Data excerpt |

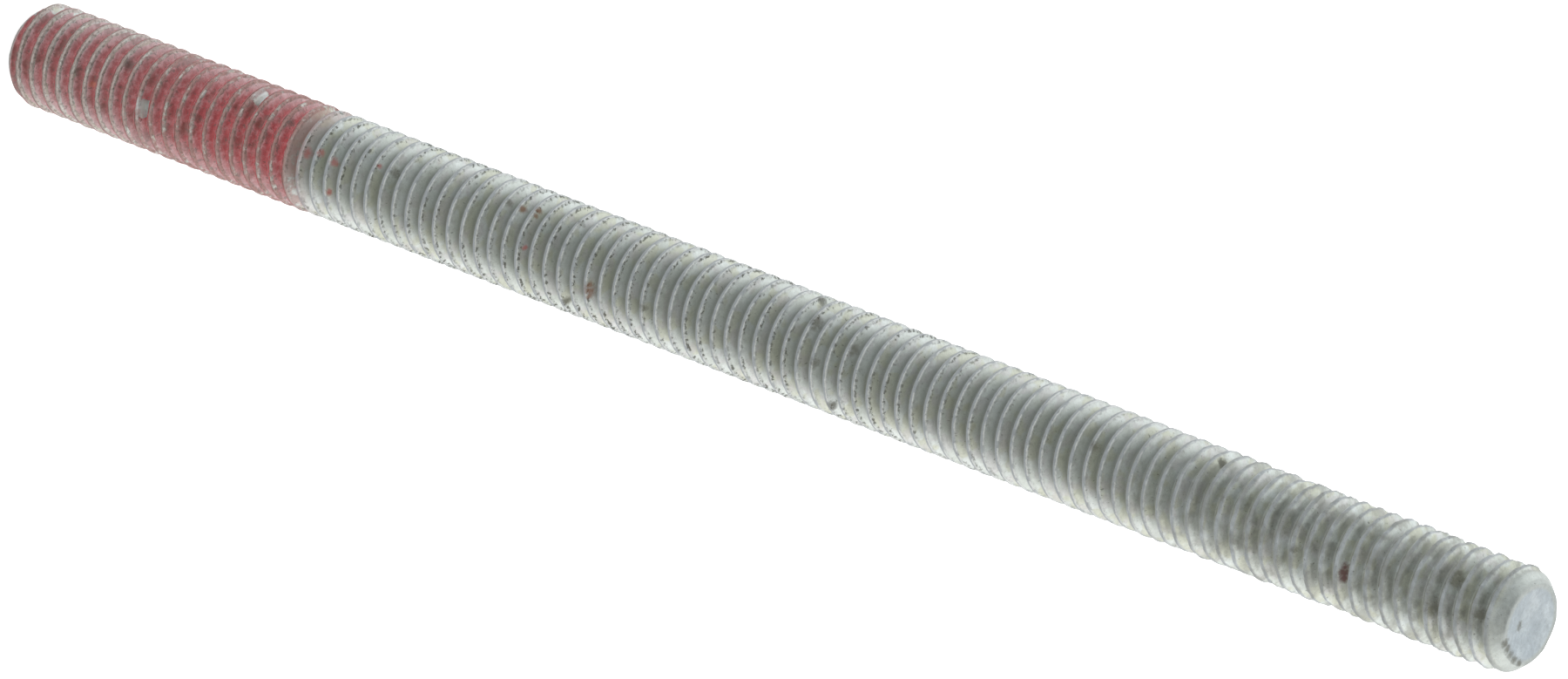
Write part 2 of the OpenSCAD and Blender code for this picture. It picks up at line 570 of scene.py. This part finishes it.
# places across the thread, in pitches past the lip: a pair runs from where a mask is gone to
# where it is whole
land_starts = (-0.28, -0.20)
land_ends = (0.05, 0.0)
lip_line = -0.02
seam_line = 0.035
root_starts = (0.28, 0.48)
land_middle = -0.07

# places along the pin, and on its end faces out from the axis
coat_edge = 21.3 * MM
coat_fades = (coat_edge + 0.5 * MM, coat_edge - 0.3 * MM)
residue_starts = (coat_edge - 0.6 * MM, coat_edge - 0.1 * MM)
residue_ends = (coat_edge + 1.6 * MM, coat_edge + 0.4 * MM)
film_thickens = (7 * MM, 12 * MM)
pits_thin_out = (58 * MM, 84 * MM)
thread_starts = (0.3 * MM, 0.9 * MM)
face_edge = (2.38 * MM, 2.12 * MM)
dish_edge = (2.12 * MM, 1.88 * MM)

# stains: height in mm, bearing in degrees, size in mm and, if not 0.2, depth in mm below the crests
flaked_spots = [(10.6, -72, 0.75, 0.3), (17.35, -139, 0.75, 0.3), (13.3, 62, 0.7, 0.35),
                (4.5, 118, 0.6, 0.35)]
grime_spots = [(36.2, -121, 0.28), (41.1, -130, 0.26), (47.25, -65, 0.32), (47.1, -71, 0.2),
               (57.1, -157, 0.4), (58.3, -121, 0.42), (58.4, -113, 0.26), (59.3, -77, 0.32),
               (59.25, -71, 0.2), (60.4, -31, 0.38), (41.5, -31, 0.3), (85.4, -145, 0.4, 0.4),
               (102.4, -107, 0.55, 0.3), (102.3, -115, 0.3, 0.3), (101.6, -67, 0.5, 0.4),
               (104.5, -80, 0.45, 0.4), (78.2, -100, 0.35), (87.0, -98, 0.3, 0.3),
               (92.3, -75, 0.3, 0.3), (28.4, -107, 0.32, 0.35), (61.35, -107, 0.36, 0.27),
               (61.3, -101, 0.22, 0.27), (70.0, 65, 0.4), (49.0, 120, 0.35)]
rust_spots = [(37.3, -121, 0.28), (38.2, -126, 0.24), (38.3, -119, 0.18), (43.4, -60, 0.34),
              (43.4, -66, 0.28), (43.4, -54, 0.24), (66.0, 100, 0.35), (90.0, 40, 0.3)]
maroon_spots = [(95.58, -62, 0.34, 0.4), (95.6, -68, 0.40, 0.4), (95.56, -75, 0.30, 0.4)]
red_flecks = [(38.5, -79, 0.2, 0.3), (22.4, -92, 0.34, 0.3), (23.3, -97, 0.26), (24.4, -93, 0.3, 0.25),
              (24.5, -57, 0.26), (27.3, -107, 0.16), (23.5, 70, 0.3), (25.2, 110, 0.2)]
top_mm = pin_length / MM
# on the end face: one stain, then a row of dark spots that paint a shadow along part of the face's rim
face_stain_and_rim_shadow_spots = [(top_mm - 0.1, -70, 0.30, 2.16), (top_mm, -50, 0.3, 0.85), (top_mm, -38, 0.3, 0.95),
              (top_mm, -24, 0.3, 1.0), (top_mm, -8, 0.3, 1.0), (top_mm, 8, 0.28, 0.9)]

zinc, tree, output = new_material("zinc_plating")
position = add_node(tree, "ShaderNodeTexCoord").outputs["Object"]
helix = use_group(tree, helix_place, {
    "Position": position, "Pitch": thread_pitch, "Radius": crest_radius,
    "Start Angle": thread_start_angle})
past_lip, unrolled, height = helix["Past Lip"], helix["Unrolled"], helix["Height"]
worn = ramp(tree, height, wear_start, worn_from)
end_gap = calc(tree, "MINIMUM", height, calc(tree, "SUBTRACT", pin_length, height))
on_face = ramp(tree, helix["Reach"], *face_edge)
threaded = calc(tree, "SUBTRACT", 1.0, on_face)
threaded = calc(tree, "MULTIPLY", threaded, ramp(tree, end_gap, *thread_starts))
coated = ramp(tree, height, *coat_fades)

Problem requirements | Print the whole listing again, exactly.

Response to the exercise |
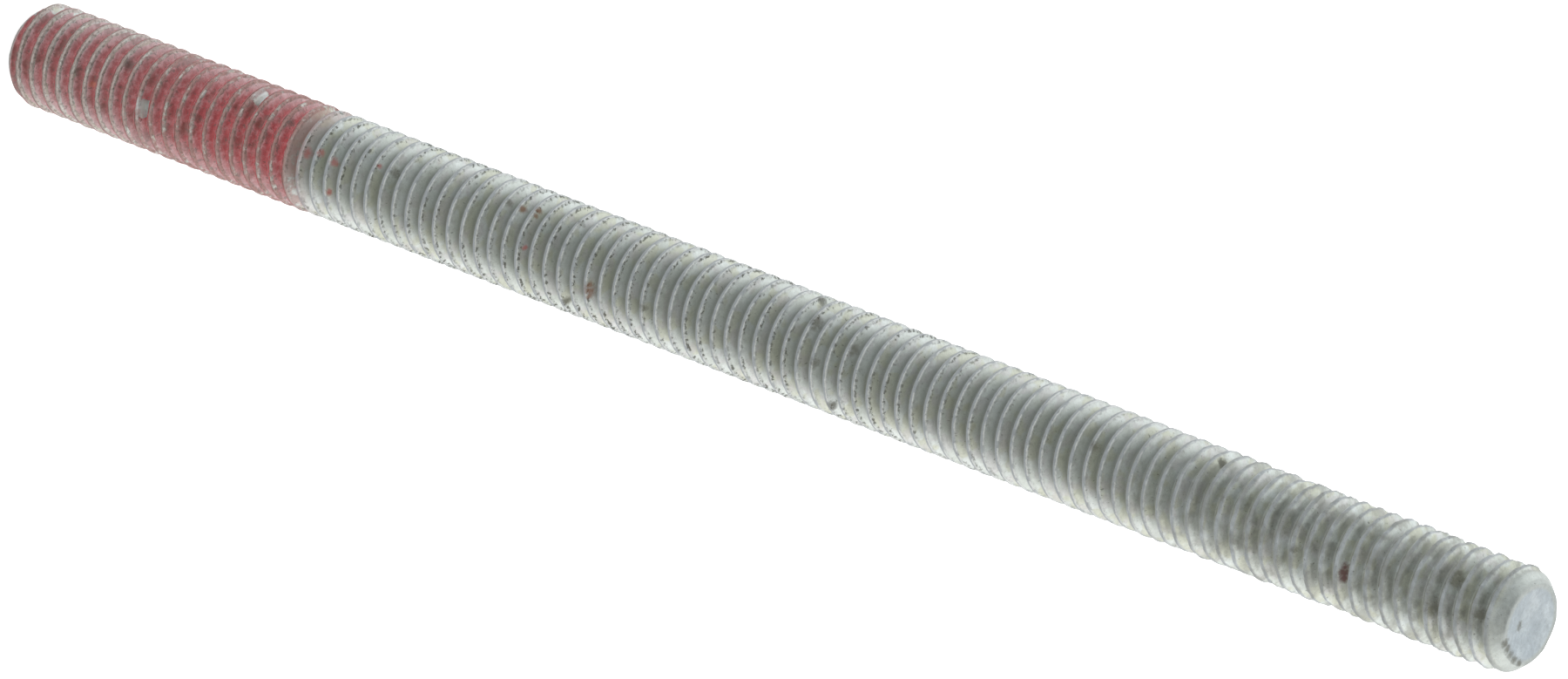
Write part 2 of the OpenSCAD and Blender code for this picture. It picks up at line 570 of scene.py. This part finishes it.
# places across the thread, in pitches past the lip: a pair runs from where a mask is gone to
# where it is whole
land_starts = (-0.28, -0.20)
land_ends = (0.05, 0.0)
lip_line = -0.02
seam_line = 0.035
root_starts = (0.28, 0.48)
land_middle = -0.07

# places along the pin, and on its end faces out from the axis
coat_edge = 21.3 * MM
coat_fades = (coat_edge + 0.5 * MM, coat_edge - 0.3 * MM)
residue_starts = (coat_edge - 0.6 * MM, coat_edge - 0.1 * MM)
residue_ends = (coat_edge + 1.6 * MM, coat_edge + 0.4 * MM)
film_thickens = (7 * MM, 12 * MM)
pits_thin_out = (58 * MM, 84 * MM)
thread_starts = (0.3 * MM, 0.9 * MM)
face_edge = (2.38 * MM, 2.12 * MM)
dish_edge = (2.12 * MM, 1.88 * MM)

# stains: height in mm, bearing in degrees, size in mm and, if not 0.2, depth in mm below the crests
flaked_spots = [(10.6, -72, 0.75, 0.3), (17.35, -139, 0.75, 0.3), (13.3, 62, 0.7, 0.35),
                (4.5, 118, 0.6, 0.35)]
grime_spots = [(36.2, -121, 0.28), (41.1, -130, 0.26), (47.25, -65, 0.32), (47.1, -71, 0.2),
               (57.1, -157, 0.4), (58.3, -121, 0.42), (58.4, -113, 0.26), (59.3, -77, 0.32),
               (59.25, -71, 0.2), (60.4, -31, 0.38), (41.5, -31, 0.3), (85.4, -145, 0.4, 0.4),
               (102.4, -107, 0.55, 0.3), (102.3, -115, 0.3, 0.3), (101.6, -67, 0.5, 0.4),
               (104.5, -80, 0.45, 0.4), (78.2, -100, 0.35), (87.0, -98, 0.3, 0.3),
               (92.3, -75, 0.3, 0.3), (28.4, -107, 0.32, 0.35), (61.35, -107, 0.36, 0.27),
               (61.3, -101, 0.22, 0.27), (70.0, 65, 0.4), (49.0, 120, 0.35)]
rust_spots = [(37.3, -121, 0.28), (38.2, -126, 0.24), (38.3, -119, 0.18), (43.4, -60, 0.34),
              (43.4, -66, 0.28), (43.4, -54, 0.24), (66.0, 100, 0.35), (90.0, 40, 0.3)]
maroon_spots = [(95.58, -62, 0.34, 0.4), (95.6, -68, 0.40, 0.4), (95.56, -75, 0.30, 0.4)]
red_flecks = [(38.5, -79, 0.2, 0.3), (22.4, -92, 0.34, 0.3), (23.3, -97, 0.26), (24.4, -93, 0.3, 0.25),
              (24.5, -57, 0.26), (27.3, -107, 0.16), (23.5, 70, 0.3), (25.2, 110, 0.2)]
top_mm = pin_length / MM
# on the end face: one stain, then a row of dark spots that paint a shadow along part of the face's rim
face_stain_and_rim_shadow_spots = [(top_mm - 0.1, -70, 0.30, 2.16), (top_mm, -50, 0.3, 0.85), (top_mm, -38, 0.3, 0.95),
              (top_mm, -24, 0.3, 1.0), (top_mm, -8, 0.3, 1.0), (top_mm, 8, 0.28, 0.9)]

zinc, tree, output = new_material("zinc_plating")
position = add_node(tree, "ShaderNodeTexCoord").outputs["Object"]
helix = use_group(tree, helix_place, {
    "Position": position, "Pitch": thread_pitch, "Radius": crest_radius,
    "Start Angle": thread_start_angle})
past_lip, unrolled, height = helix["Past Lip"], helix["Unrolled"], helix["Height"]
worn = ramp(tree, height, wear_start, worn_from)
end_gap = calc(tree, "MINIMUM", height, calc(tree, "SUBTRACT", pin_length, height))
on_face = ramp(tree, helix["Reach"], *face_edge)
threaded = calc(tree, "SUBTRACT", 1.0, on_face)
threaded = calc(tree, "MULTIPLY", threaded, ramp(tree, end_gap, *thread_starts))
coated = ramp(tree, height, *coat_fades)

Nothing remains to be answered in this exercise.